On economic matters, the UN used to wield a lot more influence.  UN staff used to be the main providers of economic advice to developing countries, and global finance and trade issues were mainly debated in the UN, which had well respected staff in the Secretariat and agencies like UNCTAD.

Starting from the 1980s, however, the authority of the UN over economic issues declined as the developed countries led a move to “reform” the UN by downgrading its Secretariat functions, while tremendously upgrading the resources and authority of the IMF and World Bank.

These two Bretton Woods institutions used their leverage to impose unpopular and often inappropriate policies on a large number of indebted developing countries.  They replaced the UN as the main global economic actors.

Meanwhile, the major developed countries formed their own institutions, especially the OECD think-tank and then the Group of 7 whose annual meetings became the focus of decision-making.   The G7, which later became the G8 when Russia was included, became the most powerful economic bloc.

When the world financial crisis erupted in 2008, President George Bush of the United States convened the G20 at summit level, with a first meeting in Washington.  More G20 Summits have been held, in London and Pittsburgh in 2009, and they made decisions on several issues related to the global economic crisis.

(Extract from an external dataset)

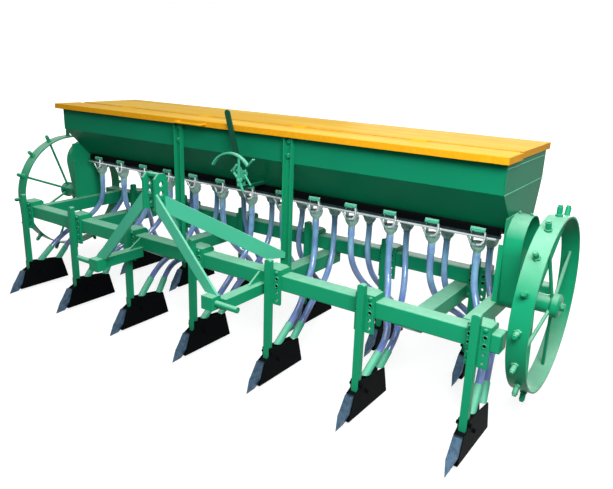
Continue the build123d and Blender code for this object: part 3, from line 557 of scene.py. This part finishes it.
def make_posts():
    """Channels in front of the hopper, open to the front, their flanges rounded off at the top."""
    shape = bmesh.new()
    half, inside = POST_WIDTH / 2, POST_BACK - CHANNEL_SHEET
    web = ((inside, BAR_BOTTOM), (inside, POST_TOP), (POST_BACK, POST_TOP), (POST_BACK, BAR_BOTTOM))
    flange = [(inside + OVERLAP, BAR_BOTTOM), (inside + OVERLAP, POST_TOP),
              (POST_FRONT + POST_CORNER, POST_TOP)]
    for step in range(1, CORNER_STEPS + 1):
        turn = math.pi / 2 * step / CORNER_STEPS
        flange.append((POST_FRONT + POST_CORNER - POST_CORNER * math.sin(turn),
                       POST_TOP - POST_CORNER + POST_CORNER * math.cos(turn)))
    flange.append((POST_FRONT, BAR_BOTTOM))
    for side in SIDES:
        x = side * POST_X
        add_plate(shape, web, x - half, x + half)
        for edge in SIDES:
            add_plate(shape, flange, x + edge * half, x + edge * (half - CHANNEL_SHEET))
    dress("post_channels", shape, frame_green, softened=1.2, stands_for=("posts",))


BRACE_HEAD = (36.0, -181.0, 684.0)                # middle of its upper end, on the mast plate
BRACE_FOOT_Z, BRACE_CUT_Z = 430.0, 438.0          # middle line at the post; level cut of the lower corner
BRACE_HALF_WIDTH, BRACE_HALF_THICK = 29.0, 5.0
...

Big developing countries including China, India, Brazil, Indonesia, South Africa, are included in the G20, and there was speculation after the Pittsburgh meeting that the G20 would replace the G7 and evolve into the forum where the “major” countries, developed and developing, would discuss and decide on issues, starting with finance. 

This, however, has not gone down well with the majority of developing countries, since they are not in the G20, and neither has the mandate or membership of the G20 been agreed to by all countries. 

The UN General Assembly President, Miguel Descoto of Nicaragua, took the initiative to convene a UN Conference on the Financial and Economic Crisis in June 2009, with the aim of getting what he called the G192 (since the UN has 192 member states) involved in discussing and acting on the crisis, especially on how developing countries are affected.

The meetings preparing the Conference also discussed how to strengthen the UN in global economic issues.  Many developing countries argued that the G20 does not have the legitimacy to make decisions that affect all countries, and that only the UN with its universal membership can be a democratic discussion and decision-making forum.

Ideas were proposed to form a Global Economic Council inside the the United Nations, that include  a small group of countries appointed by the UN membership, on a rotational basis, representing various regions.  

Such a council, whose mandate, agenda and membership are derived from the UN members, can best discuss and decide on issues in an inclusive way where developing countries' interests are represented, and would have the legitimacy that the G20 does not.

This year, the working group tasked with following up on the UN's economic conference will have the opportunity to discuss not only global economic issues but a strengthened role for the UN and the possibility of a UN economic council.

In climate change, the venue for international action has been the UN Framework Convention on Climate Change, which has over 190 member states.  It was the UNFCCC that organised the 2007 Bali conference and the 2009 Copenhagen conference.

President Bush, who was not fond of the UNFCCC although the US is a member, organised his own process, the Major Economies Forum or MEF, which only included 15 to 20 countries with the most emissions in absolute amounts.

The developing countries (including many of those in the MEF) have been unhappy that the MEF constitutes an alternative venue to the UNFCCC, and have constantly asserted that the UNFCCC is the sole legitimate multilateral negotiating forum on climate change.

With the messy conclusion of the Copenhagen conference last December, when a document arising from a meeting convened of political leaders of 26 countries was not adopted by the Conference plenary, some developed countries are now considering shifting the main negotiations away from the UN and into smaller groups like the G20.

On 8 January, a meeting of leading European Union officials (including the new EU President, the European Commission chief) reportedly discussed a new negotiating strategy, including pursuing a climate deal through the G-20, rather than the United Nations. "There is an awareness that after Copenhagen things have changed. The balance of power has shifted," one of the EU leaders was quoted as saying.

This report indicates that the developed countries are tempted, if not already planning, to move away from the democratic UNFCCC in which all countries and interest blocs have a say, into an exclusive group which is easier for the developed countries to influence because they have a disproportionate ratio of the members of this small group and they also shape the agenda.

Moving from the UNFCCC into a small exclusive group would be a major setback for the UN and for multilateralism.  It is also counter-productive because climate change is a global problem that requires the cooperative actions of all countries, big or small.

Even though it apparently takes a longer time for a big group to make decisions, in the end it saves time because the decisions made by a small self-selected group would in the end have to be discussed by the larger group, and the delegates will divert a lot of precious time into disputes over procedures and principles of the process, rather than the substance of how to act on climate change.  

Thus on the crucial climate issue, we can expect a battle on process and venues, which actually are issues on global governance.

Of course the majority of countries can be expected to be on the side of the UN because it provides the best chance for an inclusive and participatory decision-making process in which all nations can be involved.